Da Il Messaggero:
Anche se sfugge a ogni regola: fin dal nome, che è tale non per scelta ma per sorteggio. Due gentiluomini inglesi scrissero i loro cognomi su due foglietti e poi ne estrassero uno (non c’era il televoto a fine Settecento). Vinse Lord Derby e perse il capitano Bunbury. Si doveva battezzare una corsa di cavalli, la più grande di tutte. Poi derby è diventato il nome della cosa più grande in ogni sport. E quindi per il calcio, religione del nostro tempo, ne è la messa cantata, il conclave.
Chi entra papa spesso esce cardinale. E magari diventa papa un prete di campagna poco considerato, come Paolo Giovannelli o Guerino Gottardi. Eppure tutti il derby lo si gioca d’anticipo, laziali o romanisti che si sia (in ordine alfabetico).

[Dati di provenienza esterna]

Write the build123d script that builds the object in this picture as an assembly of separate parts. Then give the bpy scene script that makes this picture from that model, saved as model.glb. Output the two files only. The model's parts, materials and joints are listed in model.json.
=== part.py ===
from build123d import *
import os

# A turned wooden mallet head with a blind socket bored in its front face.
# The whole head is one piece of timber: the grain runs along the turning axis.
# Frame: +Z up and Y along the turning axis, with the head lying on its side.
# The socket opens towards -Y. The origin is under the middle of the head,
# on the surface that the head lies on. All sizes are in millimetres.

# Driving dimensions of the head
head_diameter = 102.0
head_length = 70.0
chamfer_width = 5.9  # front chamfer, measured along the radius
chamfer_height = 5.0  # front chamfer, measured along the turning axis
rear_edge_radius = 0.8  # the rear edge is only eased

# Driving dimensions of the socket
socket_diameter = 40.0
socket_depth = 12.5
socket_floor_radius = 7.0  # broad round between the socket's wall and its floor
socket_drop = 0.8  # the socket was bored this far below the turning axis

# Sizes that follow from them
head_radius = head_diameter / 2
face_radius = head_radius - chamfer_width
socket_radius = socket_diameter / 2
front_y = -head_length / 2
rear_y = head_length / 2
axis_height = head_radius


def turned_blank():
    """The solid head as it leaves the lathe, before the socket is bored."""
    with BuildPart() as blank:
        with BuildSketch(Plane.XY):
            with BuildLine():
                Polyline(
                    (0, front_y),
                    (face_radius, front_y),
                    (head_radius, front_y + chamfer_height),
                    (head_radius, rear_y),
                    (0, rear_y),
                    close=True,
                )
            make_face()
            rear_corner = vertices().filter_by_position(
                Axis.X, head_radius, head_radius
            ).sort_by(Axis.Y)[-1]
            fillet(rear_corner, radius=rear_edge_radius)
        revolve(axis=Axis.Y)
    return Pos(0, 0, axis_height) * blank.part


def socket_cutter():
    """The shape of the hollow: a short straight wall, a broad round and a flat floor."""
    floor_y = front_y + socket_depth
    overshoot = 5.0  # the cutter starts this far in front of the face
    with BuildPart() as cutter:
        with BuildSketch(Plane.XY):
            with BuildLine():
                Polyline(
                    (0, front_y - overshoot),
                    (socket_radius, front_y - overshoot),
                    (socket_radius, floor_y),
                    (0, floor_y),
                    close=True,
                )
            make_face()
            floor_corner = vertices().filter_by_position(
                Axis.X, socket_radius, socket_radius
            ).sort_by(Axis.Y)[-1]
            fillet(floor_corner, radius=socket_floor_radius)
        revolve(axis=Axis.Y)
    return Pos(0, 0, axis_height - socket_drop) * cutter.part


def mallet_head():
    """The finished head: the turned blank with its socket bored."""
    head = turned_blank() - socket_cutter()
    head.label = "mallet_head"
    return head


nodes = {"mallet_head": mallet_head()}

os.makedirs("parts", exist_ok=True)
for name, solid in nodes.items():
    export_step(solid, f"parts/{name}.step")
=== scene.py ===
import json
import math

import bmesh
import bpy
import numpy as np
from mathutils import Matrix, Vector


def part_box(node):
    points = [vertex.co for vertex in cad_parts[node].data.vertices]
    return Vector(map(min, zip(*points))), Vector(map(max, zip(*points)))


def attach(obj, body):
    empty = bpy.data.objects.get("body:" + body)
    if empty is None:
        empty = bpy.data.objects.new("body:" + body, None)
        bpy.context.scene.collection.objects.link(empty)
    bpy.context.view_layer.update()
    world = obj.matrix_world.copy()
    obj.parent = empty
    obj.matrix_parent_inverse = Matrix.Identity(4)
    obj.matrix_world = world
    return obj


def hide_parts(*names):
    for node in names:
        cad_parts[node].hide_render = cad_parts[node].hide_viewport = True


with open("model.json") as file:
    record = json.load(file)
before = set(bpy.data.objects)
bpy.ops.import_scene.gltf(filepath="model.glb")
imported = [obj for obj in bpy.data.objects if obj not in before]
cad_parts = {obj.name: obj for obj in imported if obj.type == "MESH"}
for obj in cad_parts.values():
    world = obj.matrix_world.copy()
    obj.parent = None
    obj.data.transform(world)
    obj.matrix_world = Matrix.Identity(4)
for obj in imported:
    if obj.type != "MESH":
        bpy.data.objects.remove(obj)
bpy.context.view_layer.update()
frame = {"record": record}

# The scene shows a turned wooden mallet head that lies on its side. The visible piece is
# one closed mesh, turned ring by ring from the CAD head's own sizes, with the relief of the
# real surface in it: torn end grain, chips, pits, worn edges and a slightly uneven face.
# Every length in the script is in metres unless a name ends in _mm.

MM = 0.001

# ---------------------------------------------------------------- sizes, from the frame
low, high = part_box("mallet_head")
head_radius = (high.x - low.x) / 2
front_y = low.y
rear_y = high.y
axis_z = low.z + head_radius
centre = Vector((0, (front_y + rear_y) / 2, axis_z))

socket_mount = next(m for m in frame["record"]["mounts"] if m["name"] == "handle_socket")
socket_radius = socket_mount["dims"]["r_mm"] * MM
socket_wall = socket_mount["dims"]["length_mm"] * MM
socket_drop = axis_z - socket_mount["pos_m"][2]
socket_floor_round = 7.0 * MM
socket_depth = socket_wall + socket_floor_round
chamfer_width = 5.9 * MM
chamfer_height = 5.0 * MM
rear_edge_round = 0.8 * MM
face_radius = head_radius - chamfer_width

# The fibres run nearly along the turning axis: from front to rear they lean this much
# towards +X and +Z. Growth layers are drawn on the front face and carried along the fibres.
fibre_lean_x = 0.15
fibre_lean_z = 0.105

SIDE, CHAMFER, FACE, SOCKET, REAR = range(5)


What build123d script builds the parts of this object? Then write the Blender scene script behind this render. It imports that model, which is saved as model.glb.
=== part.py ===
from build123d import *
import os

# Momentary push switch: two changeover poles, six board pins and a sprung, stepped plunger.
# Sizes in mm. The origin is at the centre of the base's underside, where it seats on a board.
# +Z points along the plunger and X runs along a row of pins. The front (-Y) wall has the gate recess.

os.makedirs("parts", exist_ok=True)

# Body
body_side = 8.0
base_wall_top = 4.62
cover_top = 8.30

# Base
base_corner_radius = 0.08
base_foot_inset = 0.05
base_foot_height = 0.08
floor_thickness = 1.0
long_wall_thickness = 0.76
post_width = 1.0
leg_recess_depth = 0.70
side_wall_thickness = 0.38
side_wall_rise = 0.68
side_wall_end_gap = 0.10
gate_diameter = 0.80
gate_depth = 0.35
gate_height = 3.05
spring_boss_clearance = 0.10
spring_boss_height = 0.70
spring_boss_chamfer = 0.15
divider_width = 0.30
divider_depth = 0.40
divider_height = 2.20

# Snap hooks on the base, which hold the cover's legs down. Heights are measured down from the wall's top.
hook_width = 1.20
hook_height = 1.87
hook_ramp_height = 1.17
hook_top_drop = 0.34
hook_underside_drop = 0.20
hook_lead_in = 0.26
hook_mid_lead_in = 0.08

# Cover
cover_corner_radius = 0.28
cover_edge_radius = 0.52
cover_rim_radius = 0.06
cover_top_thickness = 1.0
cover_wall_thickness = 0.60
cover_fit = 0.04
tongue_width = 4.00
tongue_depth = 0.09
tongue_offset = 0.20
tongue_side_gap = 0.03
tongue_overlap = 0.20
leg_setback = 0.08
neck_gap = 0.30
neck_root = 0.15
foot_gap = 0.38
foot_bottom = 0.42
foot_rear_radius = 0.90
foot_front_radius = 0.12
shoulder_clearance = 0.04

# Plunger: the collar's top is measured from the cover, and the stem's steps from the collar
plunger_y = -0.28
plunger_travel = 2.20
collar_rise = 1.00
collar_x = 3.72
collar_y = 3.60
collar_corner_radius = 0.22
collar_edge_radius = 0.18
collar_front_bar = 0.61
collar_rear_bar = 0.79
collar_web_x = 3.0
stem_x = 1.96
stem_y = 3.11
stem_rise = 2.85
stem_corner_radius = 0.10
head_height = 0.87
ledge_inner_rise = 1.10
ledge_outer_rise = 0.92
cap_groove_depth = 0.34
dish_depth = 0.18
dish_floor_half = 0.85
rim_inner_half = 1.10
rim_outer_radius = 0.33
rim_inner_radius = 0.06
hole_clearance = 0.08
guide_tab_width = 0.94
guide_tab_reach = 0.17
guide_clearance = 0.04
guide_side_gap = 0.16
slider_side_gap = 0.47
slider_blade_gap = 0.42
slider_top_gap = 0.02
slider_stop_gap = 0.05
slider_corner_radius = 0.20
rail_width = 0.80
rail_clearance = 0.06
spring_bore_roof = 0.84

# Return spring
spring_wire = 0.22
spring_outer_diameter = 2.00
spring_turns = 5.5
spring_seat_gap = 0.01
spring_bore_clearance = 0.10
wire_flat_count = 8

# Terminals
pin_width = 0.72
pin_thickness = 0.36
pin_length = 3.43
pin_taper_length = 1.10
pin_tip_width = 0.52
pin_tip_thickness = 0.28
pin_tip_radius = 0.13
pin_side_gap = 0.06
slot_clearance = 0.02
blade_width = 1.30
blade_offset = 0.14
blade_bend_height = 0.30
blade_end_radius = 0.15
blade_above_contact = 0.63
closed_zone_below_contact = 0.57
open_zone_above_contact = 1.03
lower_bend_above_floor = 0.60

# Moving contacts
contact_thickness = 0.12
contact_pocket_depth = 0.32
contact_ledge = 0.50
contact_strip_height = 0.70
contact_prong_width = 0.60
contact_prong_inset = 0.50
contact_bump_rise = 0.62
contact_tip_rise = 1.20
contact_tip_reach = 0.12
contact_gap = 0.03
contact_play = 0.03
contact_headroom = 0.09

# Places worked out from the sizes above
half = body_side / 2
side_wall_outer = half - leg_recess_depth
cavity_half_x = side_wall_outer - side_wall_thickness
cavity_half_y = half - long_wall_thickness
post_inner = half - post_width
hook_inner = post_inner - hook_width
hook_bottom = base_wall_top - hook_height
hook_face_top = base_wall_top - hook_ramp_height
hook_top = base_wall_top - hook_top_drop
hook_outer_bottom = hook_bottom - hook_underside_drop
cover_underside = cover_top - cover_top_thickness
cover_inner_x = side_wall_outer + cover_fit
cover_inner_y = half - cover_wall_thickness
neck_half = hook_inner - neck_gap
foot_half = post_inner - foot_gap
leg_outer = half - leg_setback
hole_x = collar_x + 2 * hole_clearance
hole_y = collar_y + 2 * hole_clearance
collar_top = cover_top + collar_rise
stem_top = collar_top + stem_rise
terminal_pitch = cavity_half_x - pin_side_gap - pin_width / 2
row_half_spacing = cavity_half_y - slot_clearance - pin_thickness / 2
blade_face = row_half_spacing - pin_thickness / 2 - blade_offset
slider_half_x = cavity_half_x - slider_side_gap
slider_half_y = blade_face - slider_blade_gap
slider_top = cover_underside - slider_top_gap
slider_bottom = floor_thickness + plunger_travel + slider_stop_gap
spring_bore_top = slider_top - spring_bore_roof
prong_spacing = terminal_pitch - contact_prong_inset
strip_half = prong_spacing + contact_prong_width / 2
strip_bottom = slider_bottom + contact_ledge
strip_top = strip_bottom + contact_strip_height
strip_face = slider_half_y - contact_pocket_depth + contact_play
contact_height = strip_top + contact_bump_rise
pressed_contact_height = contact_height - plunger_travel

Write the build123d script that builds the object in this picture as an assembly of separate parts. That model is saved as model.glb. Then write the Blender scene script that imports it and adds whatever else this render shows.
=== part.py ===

Chi attacca la vita vorrebbe, nel primo caso, Zarate da subito, e nel secondo il trio Totti-Toni-Vucinic, per fare la partita e non “subirla” e ripartire. Ma per gli strateghi dell’Olimpico, quelli che guidano la battaglia degli striscioni, la tattica è altrove: nella bellezza delle curve che “si parlano”, mentre Pizarro mette il suo ordine infinito nel gioco della Roma o Floccari sbuca nel cuore del campo romanista.